▶ Exercise goal:
Nothing but the lines from the line that contains "for item in" through the line that contains "obj.matrix_world = Matrix.Identity(4)" should appear in the output, each reproduced exactly.

▶ Exercise inputs:
/---
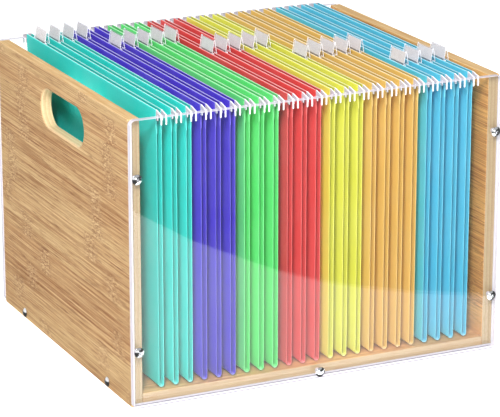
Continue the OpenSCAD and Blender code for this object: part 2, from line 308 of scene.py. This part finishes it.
\---
/---
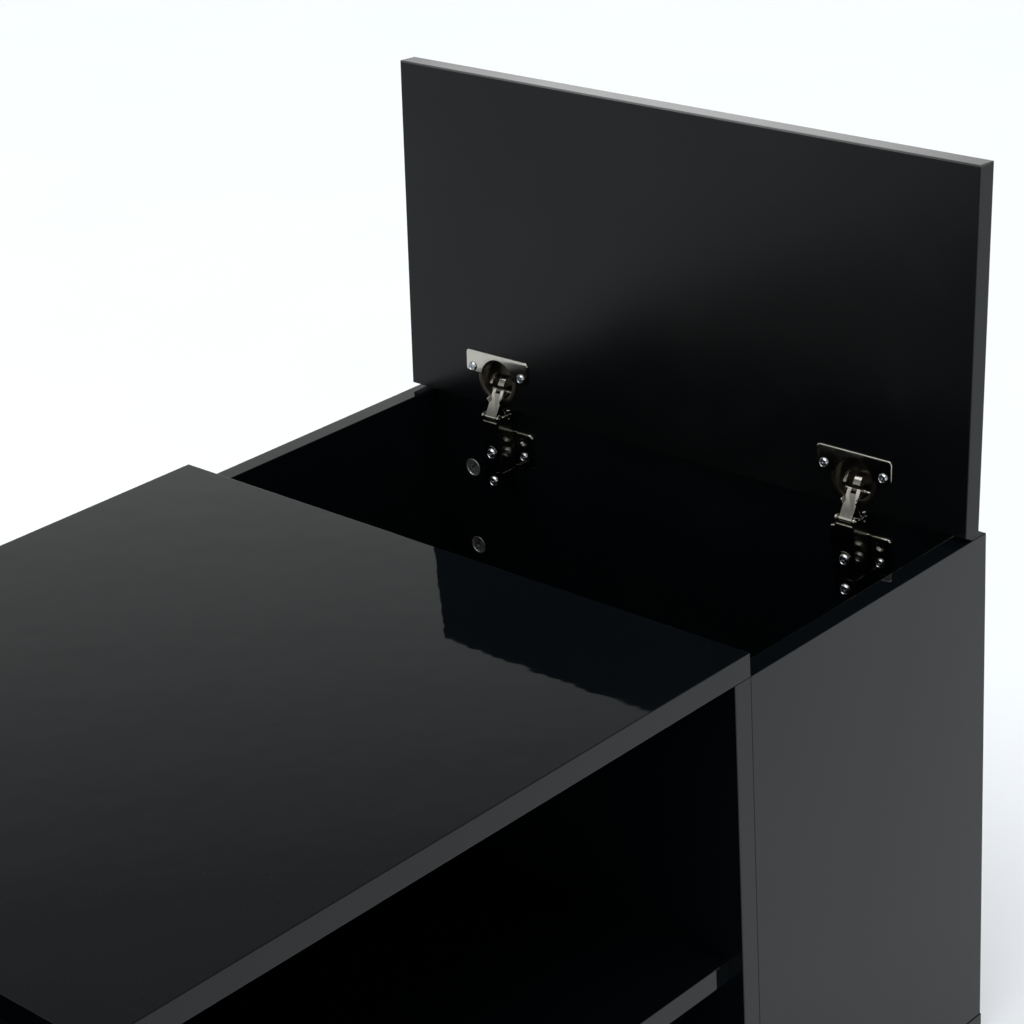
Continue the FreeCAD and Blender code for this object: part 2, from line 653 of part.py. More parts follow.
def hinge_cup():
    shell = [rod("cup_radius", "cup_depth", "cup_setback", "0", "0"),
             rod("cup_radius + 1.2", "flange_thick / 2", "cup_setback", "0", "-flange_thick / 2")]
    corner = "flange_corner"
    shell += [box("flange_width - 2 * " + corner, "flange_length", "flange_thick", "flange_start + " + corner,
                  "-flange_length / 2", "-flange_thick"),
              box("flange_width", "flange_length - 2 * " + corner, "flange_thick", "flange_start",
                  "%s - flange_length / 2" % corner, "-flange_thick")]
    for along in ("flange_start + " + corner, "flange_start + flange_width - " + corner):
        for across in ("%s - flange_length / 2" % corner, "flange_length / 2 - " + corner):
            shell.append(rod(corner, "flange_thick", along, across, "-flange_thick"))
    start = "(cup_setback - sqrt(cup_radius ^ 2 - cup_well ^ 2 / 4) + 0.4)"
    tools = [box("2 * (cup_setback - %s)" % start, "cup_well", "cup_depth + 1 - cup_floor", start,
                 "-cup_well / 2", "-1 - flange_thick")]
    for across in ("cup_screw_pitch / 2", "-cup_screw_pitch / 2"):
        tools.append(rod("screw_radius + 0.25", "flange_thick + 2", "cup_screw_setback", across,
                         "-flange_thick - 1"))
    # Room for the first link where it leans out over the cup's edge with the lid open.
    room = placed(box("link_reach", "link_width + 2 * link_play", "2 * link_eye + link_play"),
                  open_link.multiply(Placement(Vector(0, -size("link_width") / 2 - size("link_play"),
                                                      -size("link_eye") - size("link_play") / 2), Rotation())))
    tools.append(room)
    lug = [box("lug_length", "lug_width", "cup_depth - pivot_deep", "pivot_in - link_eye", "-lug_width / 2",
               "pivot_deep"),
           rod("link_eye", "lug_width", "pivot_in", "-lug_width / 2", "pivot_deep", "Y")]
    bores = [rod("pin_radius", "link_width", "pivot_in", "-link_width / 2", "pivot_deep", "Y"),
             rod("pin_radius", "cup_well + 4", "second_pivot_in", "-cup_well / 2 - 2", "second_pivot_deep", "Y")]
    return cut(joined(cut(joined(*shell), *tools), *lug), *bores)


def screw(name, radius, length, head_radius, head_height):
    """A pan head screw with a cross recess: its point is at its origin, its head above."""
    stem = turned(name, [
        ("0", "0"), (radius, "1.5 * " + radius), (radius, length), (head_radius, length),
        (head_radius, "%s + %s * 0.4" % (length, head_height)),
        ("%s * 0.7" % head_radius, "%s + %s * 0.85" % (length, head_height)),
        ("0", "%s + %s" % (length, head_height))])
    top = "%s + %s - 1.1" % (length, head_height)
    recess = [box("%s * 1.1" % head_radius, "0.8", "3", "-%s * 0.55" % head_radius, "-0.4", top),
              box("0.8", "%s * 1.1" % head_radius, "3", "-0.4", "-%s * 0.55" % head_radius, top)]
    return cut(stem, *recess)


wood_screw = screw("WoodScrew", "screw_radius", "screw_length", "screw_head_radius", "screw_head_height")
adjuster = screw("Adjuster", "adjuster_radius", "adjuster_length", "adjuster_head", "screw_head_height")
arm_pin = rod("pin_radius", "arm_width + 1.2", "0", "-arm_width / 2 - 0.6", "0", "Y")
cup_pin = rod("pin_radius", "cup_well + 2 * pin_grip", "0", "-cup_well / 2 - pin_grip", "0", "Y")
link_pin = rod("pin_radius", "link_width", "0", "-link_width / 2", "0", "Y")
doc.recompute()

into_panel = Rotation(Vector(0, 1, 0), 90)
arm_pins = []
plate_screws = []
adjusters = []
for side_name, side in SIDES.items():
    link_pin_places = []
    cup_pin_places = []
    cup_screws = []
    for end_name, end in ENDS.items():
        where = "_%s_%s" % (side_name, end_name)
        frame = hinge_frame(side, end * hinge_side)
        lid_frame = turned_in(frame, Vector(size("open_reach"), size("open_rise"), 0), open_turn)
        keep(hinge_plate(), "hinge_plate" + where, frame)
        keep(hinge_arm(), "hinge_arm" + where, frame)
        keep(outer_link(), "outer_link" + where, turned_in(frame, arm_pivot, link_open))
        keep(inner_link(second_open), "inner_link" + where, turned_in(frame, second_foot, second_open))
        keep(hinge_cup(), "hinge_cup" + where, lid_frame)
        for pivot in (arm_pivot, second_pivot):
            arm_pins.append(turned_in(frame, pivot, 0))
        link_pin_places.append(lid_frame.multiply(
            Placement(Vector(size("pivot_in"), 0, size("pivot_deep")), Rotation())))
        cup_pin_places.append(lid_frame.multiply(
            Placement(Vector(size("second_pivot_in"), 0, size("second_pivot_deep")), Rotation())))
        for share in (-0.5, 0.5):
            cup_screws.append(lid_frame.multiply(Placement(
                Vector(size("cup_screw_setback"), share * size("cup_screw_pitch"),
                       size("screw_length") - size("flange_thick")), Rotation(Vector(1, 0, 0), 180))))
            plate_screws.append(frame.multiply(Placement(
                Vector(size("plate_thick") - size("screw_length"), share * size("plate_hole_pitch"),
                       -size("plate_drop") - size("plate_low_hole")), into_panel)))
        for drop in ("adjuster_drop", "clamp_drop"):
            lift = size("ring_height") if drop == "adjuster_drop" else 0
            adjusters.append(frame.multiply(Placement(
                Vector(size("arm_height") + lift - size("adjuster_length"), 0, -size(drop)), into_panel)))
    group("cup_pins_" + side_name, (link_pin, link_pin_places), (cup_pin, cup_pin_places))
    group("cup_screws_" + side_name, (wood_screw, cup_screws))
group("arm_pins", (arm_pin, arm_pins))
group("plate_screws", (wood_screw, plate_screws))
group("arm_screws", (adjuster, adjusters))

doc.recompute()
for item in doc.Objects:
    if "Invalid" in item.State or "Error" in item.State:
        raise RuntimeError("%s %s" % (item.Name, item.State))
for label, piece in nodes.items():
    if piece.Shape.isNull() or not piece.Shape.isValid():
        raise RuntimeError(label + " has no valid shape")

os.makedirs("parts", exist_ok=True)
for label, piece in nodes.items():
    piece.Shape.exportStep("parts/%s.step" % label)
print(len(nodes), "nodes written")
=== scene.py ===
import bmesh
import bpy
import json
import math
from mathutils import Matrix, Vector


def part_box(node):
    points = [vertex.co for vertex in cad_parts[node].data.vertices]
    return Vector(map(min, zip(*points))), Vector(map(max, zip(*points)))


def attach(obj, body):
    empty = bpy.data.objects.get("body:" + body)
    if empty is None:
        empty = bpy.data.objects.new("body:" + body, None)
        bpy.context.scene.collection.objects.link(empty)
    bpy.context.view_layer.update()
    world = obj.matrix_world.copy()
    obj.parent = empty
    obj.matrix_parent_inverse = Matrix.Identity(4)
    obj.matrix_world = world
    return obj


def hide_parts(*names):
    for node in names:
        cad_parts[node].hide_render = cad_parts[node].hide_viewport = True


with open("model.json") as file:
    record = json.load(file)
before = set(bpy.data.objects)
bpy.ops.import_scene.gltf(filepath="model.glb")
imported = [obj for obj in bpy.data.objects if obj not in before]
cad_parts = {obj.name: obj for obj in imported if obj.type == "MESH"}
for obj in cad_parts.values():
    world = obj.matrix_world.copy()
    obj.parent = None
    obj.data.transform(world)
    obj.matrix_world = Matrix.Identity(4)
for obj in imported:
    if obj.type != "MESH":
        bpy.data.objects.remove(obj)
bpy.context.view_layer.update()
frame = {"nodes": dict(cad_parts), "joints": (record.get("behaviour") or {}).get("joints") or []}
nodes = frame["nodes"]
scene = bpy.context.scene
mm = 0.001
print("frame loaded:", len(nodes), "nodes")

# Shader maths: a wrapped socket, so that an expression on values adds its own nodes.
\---
▶ Response to the exercise:
for item in doc.Objects:
    if "Invalid" in item.State or "Error" in item.State:
        raise RuntimeError("%s %s" % (item.Name, item.State))
for label, piece in nodes.items():
    if piece.Shape.isNull() or not piece.Shape.isValid():
        raise RuntimeError(label + " has no valid shape")

os.makedirs("parts", exist_ok=True)
for label, piece in nodes.items():
    piece.Shape.exportStep("parts/%s.step" % label)
print(len(nodes), "nodes written")
=== scene.py ===
import bmesh
import bpy
import json
import math
from mathutils import Matrix, Vector


def part_box(node):
    points = [vertex.co for vertex in cad_parts[node].data.vertices]
    return Vector(map(min, zip(*points))), Vector(map(max, zip(*points)))


def attach(obj, body):
    empty = bpy.data.objects.get("body:" + body)
    if empty is None:
        empty = bpy.data.objects.new("body:" + body, None)
        bpy.context.scene.collection.objects.link(empty)
    bpy.context.view_layer.update()
    world = obj.matrix_world.copy()
    obj.parent = empty
    obj.matrix_parent_inverse = Matrix.Identity(4)
    obj.matrix_world = world
    return obj


def hide_parts(*names):
    for node in names:
        cad_parts[node].hide_render = cad_parts[node].hide_viewport = True


with open("model.json") as file:
    record = json.load(file)
before = set(bpy.data.objects)
bpy.ops.import_scene.gltf(filepath="model.glb")
imported = [obj for obj in bpy.data.objects if obj not in before]
cad_parts = {obj.name: obj for obj in imported if obj.type == "MESH"}
for obj in cad_parts.values():
    world = obj.matrix_world.copy()
    obj.parent = None
    obj.data.transform(world)
    obj.matrix_world = Matrix.Identity(4)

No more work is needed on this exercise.